**Aim**
Using the data below, copy each line that includes the word "record".

[3D code data]
============================================================
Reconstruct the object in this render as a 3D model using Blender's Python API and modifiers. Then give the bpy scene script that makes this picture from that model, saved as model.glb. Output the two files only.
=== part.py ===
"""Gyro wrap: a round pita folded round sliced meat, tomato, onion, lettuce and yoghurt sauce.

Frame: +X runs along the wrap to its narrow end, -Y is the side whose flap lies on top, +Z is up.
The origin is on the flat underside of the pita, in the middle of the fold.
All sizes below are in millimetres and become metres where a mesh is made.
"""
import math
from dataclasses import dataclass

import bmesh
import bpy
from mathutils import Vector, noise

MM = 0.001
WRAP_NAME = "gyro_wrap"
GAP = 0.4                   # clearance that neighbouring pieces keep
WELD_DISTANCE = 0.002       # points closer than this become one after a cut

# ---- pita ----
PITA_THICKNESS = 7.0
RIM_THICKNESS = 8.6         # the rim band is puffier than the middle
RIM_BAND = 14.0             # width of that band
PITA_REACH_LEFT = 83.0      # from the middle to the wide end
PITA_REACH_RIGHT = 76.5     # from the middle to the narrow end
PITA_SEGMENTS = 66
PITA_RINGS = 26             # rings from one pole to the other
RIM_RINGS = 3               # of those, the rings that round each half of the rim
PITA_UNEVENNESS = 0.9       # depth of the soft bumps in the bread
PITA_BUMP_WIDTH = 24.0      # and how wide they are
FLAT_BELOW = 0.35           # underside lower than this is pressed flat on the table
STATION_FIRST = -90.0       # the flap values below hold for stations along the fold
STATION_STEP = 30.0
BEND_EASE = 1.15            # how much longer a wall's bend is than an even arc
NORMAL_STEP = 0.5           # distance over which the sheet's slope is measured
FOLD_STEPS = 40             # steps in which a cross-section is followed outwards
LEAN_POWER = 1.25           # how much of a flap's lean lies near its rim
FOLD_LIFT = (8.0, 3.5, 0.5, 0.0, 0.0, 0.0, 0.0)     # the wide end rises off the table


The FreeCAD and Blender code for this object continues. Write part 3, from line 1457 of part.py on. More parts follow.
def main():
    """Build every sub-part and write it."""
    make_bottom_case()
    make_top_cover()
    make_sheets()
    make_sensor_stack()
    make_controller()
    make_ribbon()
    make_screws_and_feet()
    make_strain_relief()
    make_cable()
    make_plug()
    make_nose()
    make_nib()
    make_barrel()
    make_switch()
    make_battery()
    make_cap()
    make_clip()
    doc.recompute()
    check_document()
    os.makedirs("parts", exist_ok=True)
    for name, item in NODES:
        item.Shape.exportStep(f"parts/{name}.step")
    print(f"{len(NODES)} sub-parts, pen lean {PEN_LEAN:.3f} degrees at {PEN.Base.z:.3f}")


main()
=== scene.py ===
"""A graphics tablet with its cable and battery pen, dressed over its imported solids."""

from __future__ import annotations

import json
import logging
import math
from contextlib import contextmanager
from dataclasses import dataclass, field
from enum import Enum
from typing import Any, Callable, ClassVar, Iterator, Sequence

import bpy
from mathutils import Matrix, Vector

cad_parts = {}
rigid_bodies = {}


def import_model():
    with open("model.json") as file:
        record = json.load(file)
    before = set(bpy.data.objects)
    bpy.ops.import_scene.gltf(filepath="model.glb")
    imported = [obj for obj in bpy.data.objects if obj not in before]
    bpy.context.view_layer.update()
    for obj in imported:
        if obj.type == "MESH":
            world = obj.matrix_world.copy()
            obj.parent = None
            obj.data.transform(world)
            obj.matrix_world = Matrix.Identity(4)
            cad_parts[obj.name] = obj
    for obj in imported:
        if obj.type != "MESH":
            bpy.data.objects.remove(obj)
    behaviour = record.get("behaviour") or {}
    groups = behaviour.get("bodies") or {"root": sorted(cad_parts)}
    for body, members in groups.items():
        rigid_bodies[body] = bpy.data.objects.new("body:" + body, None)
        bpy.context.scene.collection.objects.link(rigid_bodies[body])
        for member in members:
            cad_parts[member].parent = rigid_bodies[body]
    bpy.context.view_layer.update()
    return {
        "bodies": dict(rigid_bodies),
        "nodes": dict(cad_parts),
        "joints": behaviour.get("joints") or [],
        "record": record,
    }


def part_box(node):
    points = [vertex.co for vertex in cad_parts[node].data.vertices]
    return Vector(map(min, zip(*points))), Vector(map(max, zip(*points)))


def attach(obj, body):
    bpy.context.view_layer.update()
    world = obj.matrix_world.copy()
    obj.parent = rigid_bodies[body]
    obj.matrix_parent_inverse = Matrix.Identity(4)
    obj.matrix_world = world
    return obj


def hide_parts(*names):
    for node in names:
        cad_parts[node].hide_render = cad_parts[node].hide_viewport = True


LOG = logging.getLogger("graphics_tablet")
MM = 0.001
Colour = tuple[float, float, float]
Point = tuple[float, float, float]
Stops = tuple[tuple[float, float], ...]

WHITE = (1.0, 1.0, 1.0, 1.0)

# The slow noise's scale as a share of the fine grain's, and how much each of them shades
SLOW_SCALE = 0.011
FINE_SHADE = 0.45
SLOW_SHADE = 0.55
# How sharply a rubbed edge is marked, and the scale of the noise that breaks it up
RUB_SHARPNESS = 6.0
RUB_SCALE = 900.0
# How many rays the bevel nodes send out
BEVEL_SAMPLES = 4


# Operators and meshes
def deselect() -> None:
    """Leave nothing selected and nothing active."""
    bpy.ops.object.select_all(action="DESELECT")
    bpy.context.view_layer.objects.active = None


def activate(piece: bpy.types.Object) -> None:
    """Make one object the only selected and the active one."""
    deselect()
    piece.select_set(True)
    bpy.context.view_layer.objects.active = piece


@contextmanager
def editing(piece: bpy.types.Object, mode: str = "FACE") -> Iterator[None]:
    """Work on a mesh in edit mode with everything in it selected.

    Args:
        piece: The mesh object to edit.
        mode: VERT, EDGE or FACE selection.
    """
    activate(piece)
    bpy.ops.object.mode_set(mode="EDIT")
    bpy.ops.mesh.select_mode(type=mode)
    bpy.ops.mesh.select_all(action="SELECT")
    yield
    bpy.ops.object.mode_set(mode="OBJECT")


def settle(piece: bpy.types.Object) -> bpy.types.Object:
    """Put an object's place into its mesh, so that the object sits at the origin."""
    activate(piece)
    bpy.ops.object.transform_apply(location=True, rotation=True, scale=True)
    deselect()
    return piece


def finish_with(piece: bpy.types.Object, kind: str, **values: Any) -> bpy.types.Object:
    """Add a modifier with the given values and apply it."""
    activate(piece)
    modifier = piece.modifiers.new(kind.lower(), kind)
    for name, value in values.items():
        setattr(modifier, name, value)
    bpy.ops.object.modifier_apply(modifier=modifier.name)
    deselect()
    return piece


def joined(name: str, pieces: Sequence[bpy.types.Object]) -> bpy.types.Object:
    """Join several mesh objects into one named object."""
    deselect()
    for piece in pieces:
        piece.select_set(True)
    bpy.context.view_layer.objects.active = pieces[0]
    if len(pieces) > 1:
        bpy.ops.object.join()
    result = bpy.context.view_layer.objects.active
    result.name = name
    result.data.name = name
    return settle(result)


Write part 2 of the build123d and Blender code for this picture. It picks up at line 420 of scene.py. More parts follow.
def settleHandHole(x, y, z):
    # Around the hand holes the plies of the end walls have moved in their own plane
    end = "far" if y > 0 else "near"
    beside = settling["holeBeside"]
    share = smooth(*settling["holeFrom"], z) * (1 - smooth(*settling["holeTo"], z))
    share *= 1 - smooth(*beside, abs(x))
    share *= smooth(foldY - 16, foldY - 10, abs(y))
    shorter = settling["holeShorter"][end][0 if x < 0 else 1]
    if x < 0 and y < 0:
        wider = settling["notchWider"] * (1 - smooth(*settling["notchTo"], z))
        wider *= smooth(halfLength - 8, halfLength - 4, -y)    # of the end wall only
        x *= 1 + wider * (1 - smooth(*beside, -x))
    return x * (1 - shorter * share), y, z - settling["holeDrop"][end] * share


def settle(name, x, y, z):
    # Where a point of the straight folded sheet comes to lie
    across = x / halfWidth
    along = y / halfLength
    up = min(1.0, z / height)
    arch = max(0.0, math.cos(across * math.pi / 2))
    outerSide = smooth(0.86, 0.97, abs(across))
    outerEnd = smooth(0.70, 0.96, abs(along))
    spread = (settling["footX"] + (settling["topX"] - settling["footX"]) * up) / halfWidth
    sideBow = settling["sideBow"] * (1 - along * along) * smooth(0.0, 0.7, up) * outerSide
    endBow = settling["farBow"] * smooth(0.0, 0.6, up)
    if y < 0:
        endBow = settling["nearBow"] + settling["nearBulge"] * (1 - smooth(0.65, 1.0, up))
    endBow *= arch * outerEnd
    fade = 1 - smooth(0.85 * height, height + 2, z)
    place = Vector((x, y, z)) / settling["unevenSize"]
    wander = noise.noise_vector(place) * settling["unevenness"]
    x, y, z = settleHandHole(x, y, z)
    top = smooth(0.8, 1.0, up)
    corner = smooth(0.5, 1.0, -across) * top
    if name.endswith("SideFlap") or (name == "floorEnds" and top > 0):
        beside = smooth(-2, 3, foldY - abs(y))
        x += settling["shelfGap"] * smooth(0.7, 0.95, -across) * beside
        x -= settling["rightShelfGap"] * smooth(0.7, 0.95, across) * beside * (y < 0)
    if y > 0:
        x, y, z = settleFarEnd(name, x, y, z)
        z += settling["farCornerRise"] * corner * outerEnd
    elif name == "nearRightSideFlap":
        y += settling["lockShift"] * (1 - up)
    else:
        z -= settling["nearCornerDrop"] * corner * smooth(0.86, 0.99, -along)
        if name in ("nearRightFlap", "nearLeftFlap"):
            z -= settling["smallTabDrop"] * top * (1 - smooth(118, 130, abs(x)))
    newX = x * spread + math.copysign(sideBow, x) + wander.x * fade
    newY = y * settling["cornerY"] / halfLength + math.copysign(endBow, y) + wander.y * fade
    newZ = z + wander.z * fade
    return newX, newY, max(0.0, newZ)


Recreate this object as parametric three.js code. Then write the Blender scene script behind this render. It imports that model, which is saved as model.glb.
============================================================
**Exercise answer**
        record = json.load(file)
    behaviour = record.get("behaviour") or {}
        "record": record,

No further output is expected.